The district, in the guise of the bilingual coordinator (there were three of them at the district office at that time), told me that the math teacher could not teach the bilingual students because she could not speak Spanish. I explained that none of the bilingual teachers knew how to teach math and I was told that it did not matter, that all four major subjects had to be taught in the native language. In fact, the kids did not take English at all (with the exception of some ESL periods), but a course called Native Language. They are taught mathematics by a teacher who does not know how to teach math and they are taught social studies by a teacher who has no knowledge or background in American history. I walked in on one class where the teacher had written "Eugene V. Debs" on the board. Debs was a famous socialist who helped to found the union movement in America. She was telling the class that this was, in fact, a famous Supreme Court case, Eugene versus Debs. That is true and I could not make it up.

The fact that most of the students in bilingual classes do not learn English well enough so that they can function in society after they leave school should come as no surprise, especially to regular readers of this column. I have been writing about it for year. Now, however, the movement to do away with the program has moved from being a trickle to becoming a flood.

The original program had some promise. The idea was to keep a kid learning the subjects in his or her native language for a short period of time until a regular class became tenable. Two years was to be the limit. Any kid not testing out of the program in three years was to be evaluated for special education services.

Today, there are about 177,000 kids in bilingual classes. A recent study tracked more than 16,000 students who entered the bilingual program in 1992 – eight years ago. Of those students, 88.9 percent of the students (almost 9 out of 10) did not test out of the program in three years. The majority were in the program for six years or more. That is a damning statistic and that alone should be enough to close the program down.

In total, less that half of the students who enter the program make it out in less than three years.

"These are shocking numbers and they show that something needs to be fixed," says Randy Mastro, co-chair of the Mayor’s Task Force on Bilingual Education.

The study also shows that students who go into the English as a Second Language (ESL) program rather than into bilingual classes move into mainstream classes more than twice as quickly as those in bilingual classes.

One parent summed up the problem nicely. "My 14-year-old daughter could speak street English, but she could not read a book for babies," she said. "They taught her in Spanish in school. That is no good. She knows Spanish. I put her in a Catholic school where they teach her in English and now she can read English."

The New York study comes on the heels of a California study that shows pretty much the same thing.

The difference is that California held a referendum two years ago and the voters (largely Latino) voted to do away with bilingual education.

A follow up study this year shocked those who did not already know what a destructive program bilingual education really is.

The California study compared kids who had been in the bilingual program for at least two prior to its demise and then the two years after the program’s demise. They found that the majority of the kids had made no gains in English in the two years prior to the end of the program but that they had made more than a two year gain in English in the years since its end.
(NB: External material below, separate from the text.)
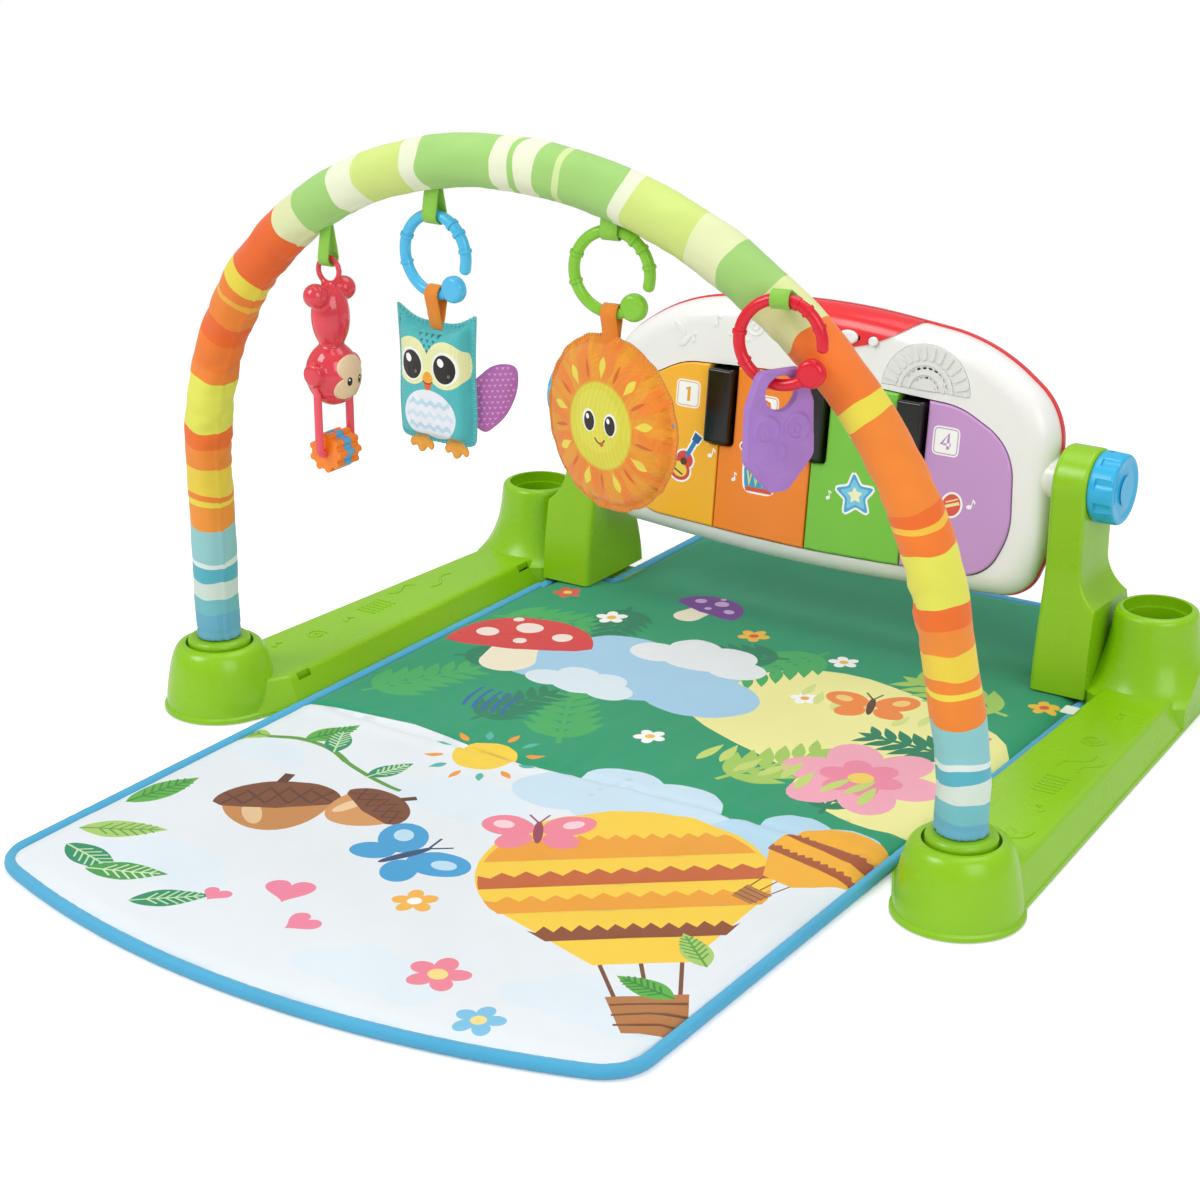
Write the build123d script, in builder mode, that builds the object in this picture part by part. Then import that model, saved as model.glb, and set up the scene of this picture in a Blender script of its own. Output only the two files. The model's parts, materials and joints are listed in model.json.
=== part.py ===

There is no way to take that except to say that the bilingual program does not work and that ESL and other immersion programs do.

What should the city’s board of education do with the information from the two studies? It should do away with bilingual education and put the money into ESL programs and they should do it quickly.

This has nothing to do with the "English Only" movement even though those in favor of bilingual education attempt to tar people like me who know what a terrible program it really is from first hand knowledge with the same brush as the English Only crowd. That makes us look like racists when in fact we are educators who care about Latino students.

That is more than you can say for those who push the bilingual industry for their own political or monetary gain.

We can do it better and we can do it cheaper. The politically correct will not allow us to do either.